--- Exercise ---
Reproduce every entry exactly as shown.

◆ ◆ ◆

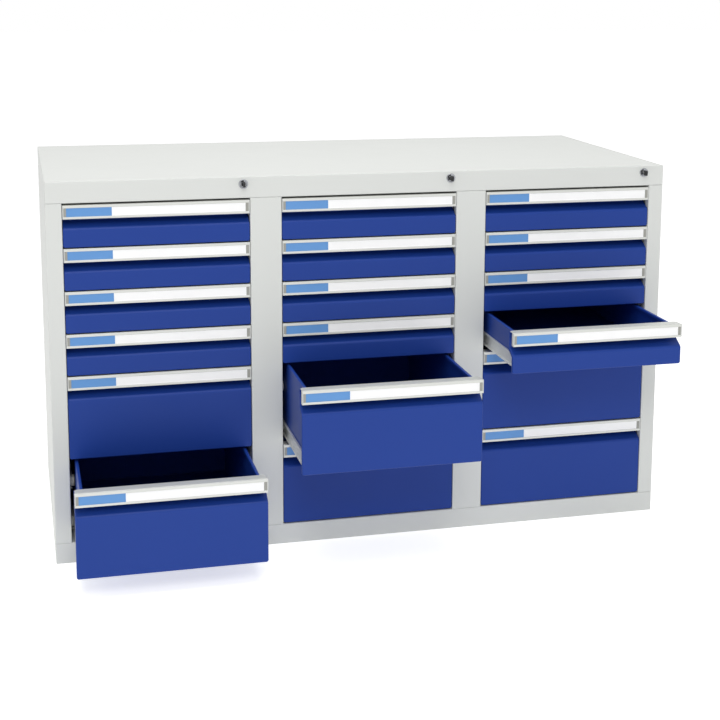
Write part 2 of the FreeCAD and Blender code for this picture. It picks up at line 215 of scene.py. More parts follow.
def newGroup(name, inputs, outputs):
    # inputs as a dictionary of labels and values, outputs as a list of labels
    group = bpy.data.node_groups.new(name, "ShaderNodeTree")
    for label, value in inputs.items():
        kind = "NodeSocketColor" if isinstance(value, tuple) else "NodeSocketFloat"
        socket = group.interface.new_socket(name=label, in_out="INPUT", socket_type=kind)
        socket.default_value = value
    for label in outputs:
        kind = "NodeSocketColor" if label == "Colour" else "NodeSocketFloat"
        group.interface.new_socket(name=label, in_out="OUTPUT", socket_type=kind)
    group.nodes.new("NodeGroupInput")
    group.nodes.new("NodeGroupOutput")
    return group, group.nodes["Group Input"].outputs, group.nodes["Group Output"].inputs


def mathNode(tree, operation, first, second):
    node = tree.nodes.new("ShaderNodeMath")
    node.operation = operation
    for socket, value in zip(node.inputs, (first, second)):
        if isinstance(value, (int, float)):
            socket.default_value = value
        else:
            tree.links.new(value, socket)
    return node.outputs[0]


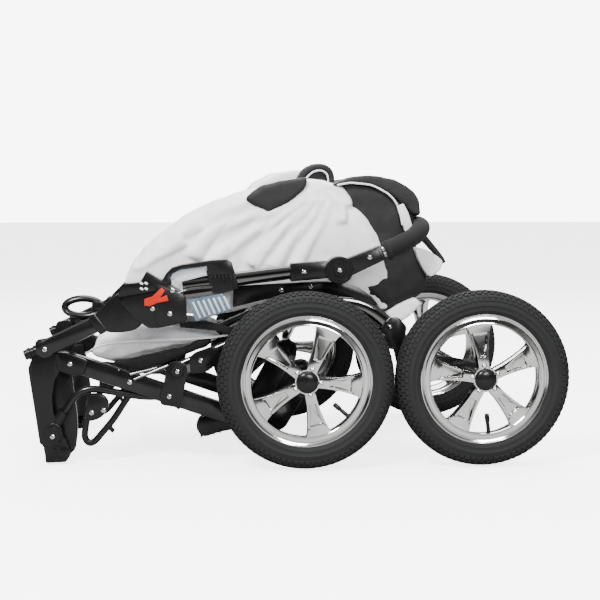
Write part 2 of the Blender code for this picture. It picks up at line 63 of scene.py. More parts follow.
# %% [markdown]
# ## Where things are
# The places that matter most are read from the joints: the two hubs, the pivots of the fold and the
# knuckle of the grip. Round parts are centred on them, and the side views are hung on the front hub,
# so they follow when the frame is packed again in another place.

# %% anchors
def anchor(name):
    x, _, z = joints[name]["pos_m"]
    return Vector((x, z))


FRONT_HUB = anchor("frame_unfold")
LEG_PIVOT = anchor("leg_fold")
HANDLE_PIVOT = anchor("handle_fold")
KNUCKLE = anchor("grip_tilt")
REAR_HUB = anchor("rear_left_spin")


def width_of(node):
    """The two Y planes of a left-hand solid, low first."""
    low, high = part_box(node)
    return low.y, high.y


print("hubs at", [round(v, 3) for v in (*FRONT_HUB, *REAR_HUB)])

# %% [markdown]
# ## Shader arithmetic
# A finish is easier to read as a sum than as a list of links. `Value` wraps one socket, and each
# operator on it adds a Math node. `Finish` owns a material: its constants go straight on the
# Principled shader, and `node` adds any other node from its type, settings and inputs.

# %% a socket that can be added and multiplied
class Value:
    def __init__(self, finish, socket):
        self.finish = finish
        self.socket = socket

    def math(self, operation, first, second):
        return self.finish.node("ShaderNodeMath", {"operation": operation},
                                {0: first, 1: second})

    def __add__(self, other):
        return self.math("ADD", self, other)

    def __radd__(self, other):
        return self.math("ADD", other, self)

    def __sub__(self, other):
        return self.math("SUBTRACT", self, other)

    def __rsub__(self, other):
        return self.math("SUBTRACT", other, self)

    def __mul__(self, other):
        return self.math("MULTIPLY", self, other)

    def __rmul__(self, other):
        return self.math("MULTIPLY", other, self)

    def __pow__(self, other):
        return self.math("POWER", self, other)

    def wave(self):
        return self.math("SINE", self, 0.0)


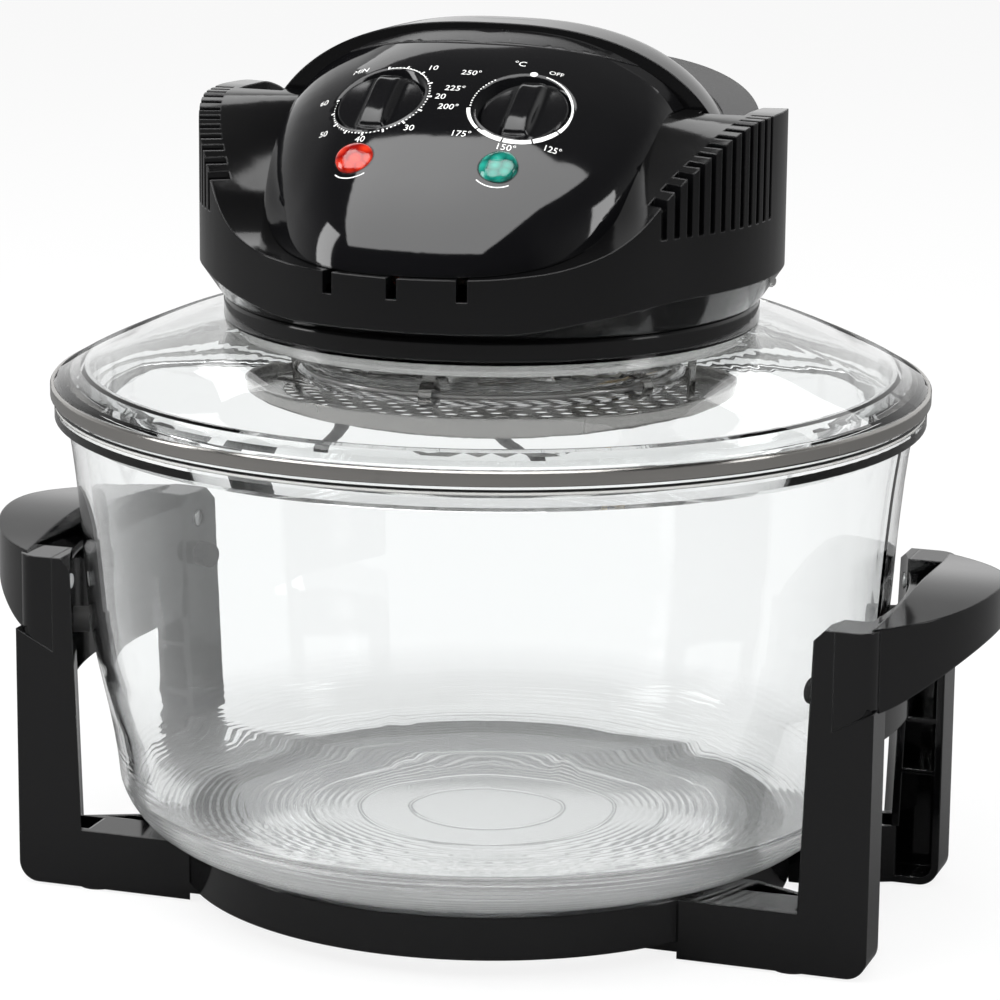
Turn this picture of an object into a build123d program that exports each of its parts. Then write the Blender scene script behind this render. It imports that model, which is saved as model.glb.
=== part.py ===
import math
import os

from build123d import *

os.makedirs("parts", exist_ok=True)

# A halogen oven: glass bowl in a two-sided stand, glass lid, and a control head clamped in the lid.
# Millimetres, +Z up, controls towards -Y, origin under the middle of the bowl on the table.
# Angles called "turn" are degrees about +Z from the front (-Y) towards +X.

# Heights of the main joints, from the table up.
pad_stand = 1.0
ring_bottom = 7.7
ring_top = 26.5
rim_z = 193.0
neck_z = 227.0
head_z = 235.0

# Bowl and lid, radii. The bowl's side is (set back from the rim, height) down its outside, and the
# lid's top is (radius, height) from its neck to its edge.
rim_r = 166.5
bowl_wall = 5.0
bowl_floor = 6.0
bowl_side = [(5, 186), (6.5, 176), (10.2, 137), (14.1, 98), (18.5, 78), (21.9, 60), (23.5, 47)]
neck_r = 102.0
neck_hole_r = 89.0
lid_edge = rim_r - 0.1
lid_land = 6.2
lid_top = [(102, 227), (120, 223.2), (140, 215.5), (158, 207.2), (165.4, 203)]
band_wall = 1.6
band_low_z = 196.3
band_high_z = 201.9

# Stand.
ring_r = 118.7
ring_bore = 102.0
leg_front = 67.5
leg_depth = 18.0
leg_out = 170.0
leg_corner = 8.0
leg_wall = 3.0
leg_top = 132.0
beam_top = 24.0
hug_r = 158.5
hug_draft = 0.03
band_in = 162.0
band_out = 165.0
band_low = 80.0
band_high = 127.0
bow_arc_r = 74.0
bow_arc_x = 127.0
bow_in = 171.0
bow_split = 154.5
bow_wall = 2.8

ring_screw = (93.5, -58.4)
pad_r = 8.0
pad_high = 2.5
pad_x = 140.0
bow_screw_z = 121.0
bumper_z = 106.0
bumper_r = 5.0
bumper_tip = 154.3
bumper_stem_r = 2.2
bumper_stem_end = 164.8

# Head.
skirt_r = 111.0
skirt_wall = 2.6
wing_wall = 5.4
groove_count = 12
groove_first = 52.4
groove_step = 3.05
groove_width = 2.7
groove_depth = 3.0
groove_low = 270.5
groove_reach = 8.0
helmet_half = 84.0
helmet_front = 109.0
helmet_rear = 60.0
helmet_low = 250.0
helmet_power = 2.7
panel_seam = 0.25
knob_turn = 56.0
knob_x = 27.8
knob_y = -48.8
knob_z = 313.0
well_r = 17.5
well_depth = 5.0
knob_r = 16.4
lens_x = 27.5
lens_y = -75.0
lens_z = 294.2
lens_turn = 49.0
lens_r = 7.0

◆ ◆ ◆

--- Solution for this exercise ---
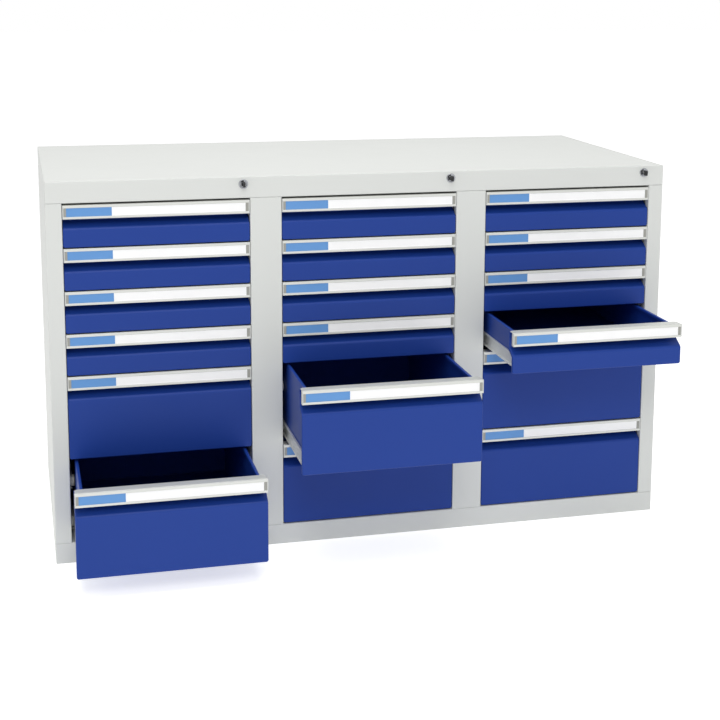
Write part 2 of the FreeCAD and Blender code for this picture. It picks up at line 215 of scene.py. More parts follow.
def newGroup(name, inputs, outputs):
    # inputs as a dictionary of labels and values, outputs as a list of labels
    group = bpy.data.node_groups.new(name, "ShaderNodeTree")
    for label, value in inputs.items():
        kind = "NodeSocketColor" if isinstance(value, tuple) else "NodeSocketFloat"
        socket = group.interface.new_socket(name=label, in_out="INPUT", socket_type=kind)
        socket.default_value = value
    for label in outputs:
        kind = "NodeSocketColor" if label == "Colour" else "NodeSocketFloat"
        group.interface.new_socket(name=label, in_out="OUTPUT", socket_type=kind)
    group.nodes.new("NodeGroupInput")
    group.nodes.new("NodeGroupOutput")
    return group, group.nodes["Group Input"].outputs, group.nodes["Group Output"].inputs


def mathNode(tree, operation, first, second):
    node = tree.nodes.new("ShaderNodeMath")
    node.operation = operation
    for socket, value in zip(node.inputs, (first, second)):
        if isinstance(value, (int, float)):
            socket.default_value = value
        else:
            tree.links.new(value, socket)
    return node.outputs[0]


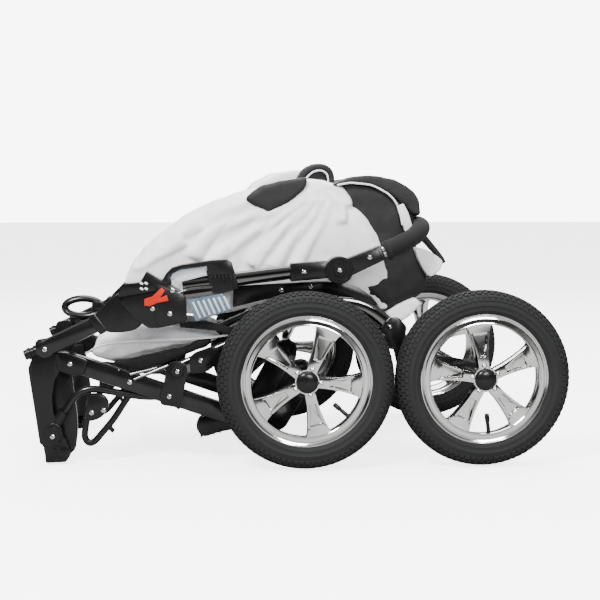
Write part 2 of the Blender code for this picture. It picks up at line 63 of scene.py. More parts follow.
# %% [markdown]
# ## Where things are
# The places that matter most are read from the joints: the two hubs, the pivots of the fold and the
# knuckle of the grip. Round parts are centred on them, and the side views are hung on the front hub,
# so they follow when the frame is packed again in another place.

# %% anchors
def anchor(name):
    x, _, z = joints[name]["pos_m"]
    return Vector((x, z))


FRONT_HUB = anchor("frame_unfold")
LEG_PIVOT = anchor("leg_fold")
HANDLE_PIVOT = anchor("handle_fold")
KNUCKLE = anchor("grip_tilt")
REAR_HUB = anchor("rear_left_spin")


def width_of(node):
    """The two Y planes of a left-hand solid, low first."""
    low, high = part_box(node)
    return low.y, high.y


print("hubs at", [round(v, 3) for v in (*FRONT_HUB, *REAR_HUB)])

# %% [markdown]
# ## Shader arithmetic
# A finish is easier to read as a sum than as a list of links. `Value` wraps one socket, and each
# operator on it adds a Math node. `Finish` owns a material: its constants go straight on the
# Principled shader, and `node` adds any other node from its type, settings and inputs.

# %% a socket that can be added and multiplied
class Value:
    def __init__(self, finish, socket):
        self.finish = finish
        self.socket = socket

    def math(self, operation, first, second):
        return self.finish.node("ShaderNodeMath", {"operation": operation},
                                {0: first, 1: second})

    def __add__(self, other):
        return self.math("ADD", self, other)

    def __radd__(self, other):
        return self.math("ADD", other, self)

    def __sub__(self, other):
        return self.math("SUBTRACT", self, other)

    def __rsub__(self, other):
        return self.math("SUBTRACT", other, self)

    def __mul__(self, other):
        return self.math("MULTIPLY", self, other)

    def __rmul__(self, other):
        return self.math("MULTIPLY", other, self)

    def __pow__(self, other):
        return self.math("POWER", self, other)

    def wave(self):
        return self.math("SINE", self, 0.0)


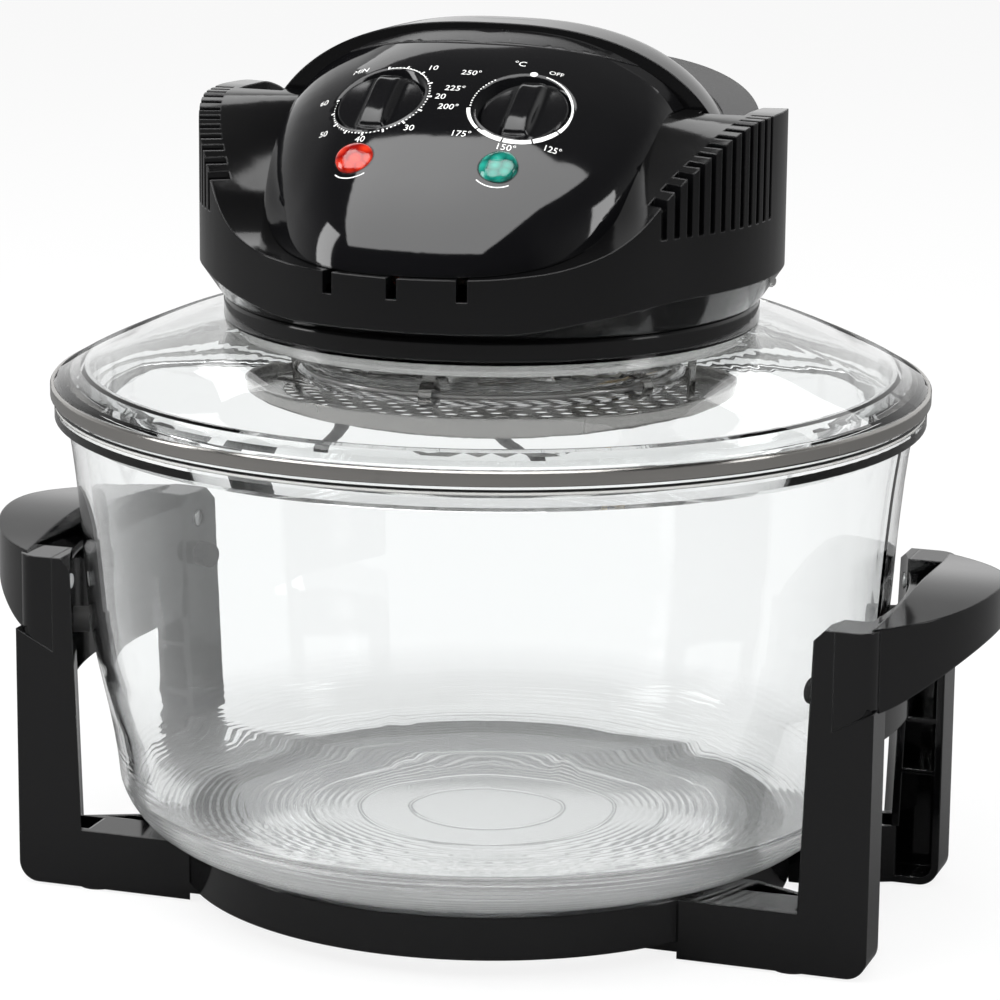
Turn this picture of an object into a build123d program that exports each of its parts. Then write the Blender scene script behind this render. It imports that model, which is saved as model.glb.
=== part.py ===
import math
import os

from build123d import *

os.makedirs("parts", exist_ok=True)

# A halogen oven: glass bowl in a two-sided stand, glass lid, and a control head clamped in the lid.
# Millimetres, +Z up, controls towards -Y, origin under the middle of the bowl on the table.
# Angles called "turn" are degrees about +Z from the front (-Y) towards +X.

# Heights of the main joints, from the table up.
pad_stand = 1.0
ring_bottom = 7.7
ring_top = 26.5
rim_z = 193.0
neck_z = 227.0
head_z = 235.0

# Bowl and lid, radii. The bowl's side is (set back from the rim, height) down its outside, and the
# lid's top is (radius, height) from its neck to its edge.
rim_r = 166.5
bowl_wall = 5.0
bowl_floor = 6.0
bowl_side = [(5, 186), (6.5, 176), (10.2, 137), (14.1, 98), (18.5, 78), (21.9, 60), (23.5, 47)]
neck_r = 102.0
neck_hole_r = 89.0
lid_edge = rim_r - 0.1
lid_land = 6.2
lid_top = [(102, 227), (120, 223.2), (140, 215.5), (158, 207.2), (165.4, 203)]
band_wall = 1.6
band_low_z = 196.3
band_high_z = 201.9

# Stand.
ring_r = 118.7
ring_bore = 102.0
leg_front = 67.5
leg_depth = 18.0
leg_out = 170.0
leg_corner = 8.0
leg_wall = 3.0
leg_top = 132.0
beam_top = 24.0
hug_r = 158.5
hug_draft = 0.03
band_in = 162.0
band_out = 165.0
band_low = 80.0
band_high = 127.0
bow_arc_r = 74.0
bow_arc_x = 127.0
bow_in = 171.0
bow_split = 154.5
bow_wall = 2.8

ring_screw = (93.5, -58.4)
pad_r = 8.0
pad_high = 2.5
pad_x = 140.0
bow_screw_z = 121.0
bumper_z = 106.0
bumper_r = 5.0
bumper_tip = 154.3
bumper_stem_r = 2.2
bumper_stem_end = 164.8

# Head.
skirt_r = 111.0
skirt_wall = 2.6
wing_wall = 5.4
groove_count = 12
groove_first = 52.4
groove_step = 3.05
groove_width = 2.7
groove_depth = 3.0
groove_low = 270.5
groove_reach = 8.0
helmet_half = 84.0
helmet_front = 109.0
helmet_rear = 60.0
helmet_low = 250.0
helmet_power = 2.7
panel_seam = 0.25
knob_turn = 56.0
knob_x = 27.8
knob_y = -48.8
knob_z = 313.0
well_r = 17.5
well_depth = 5.0
knob_r = 16.4
lens_x = 27.5
lens_y = -75.0
lens_z = 294.2
lens_turn = 49.0
lens_r = 7.0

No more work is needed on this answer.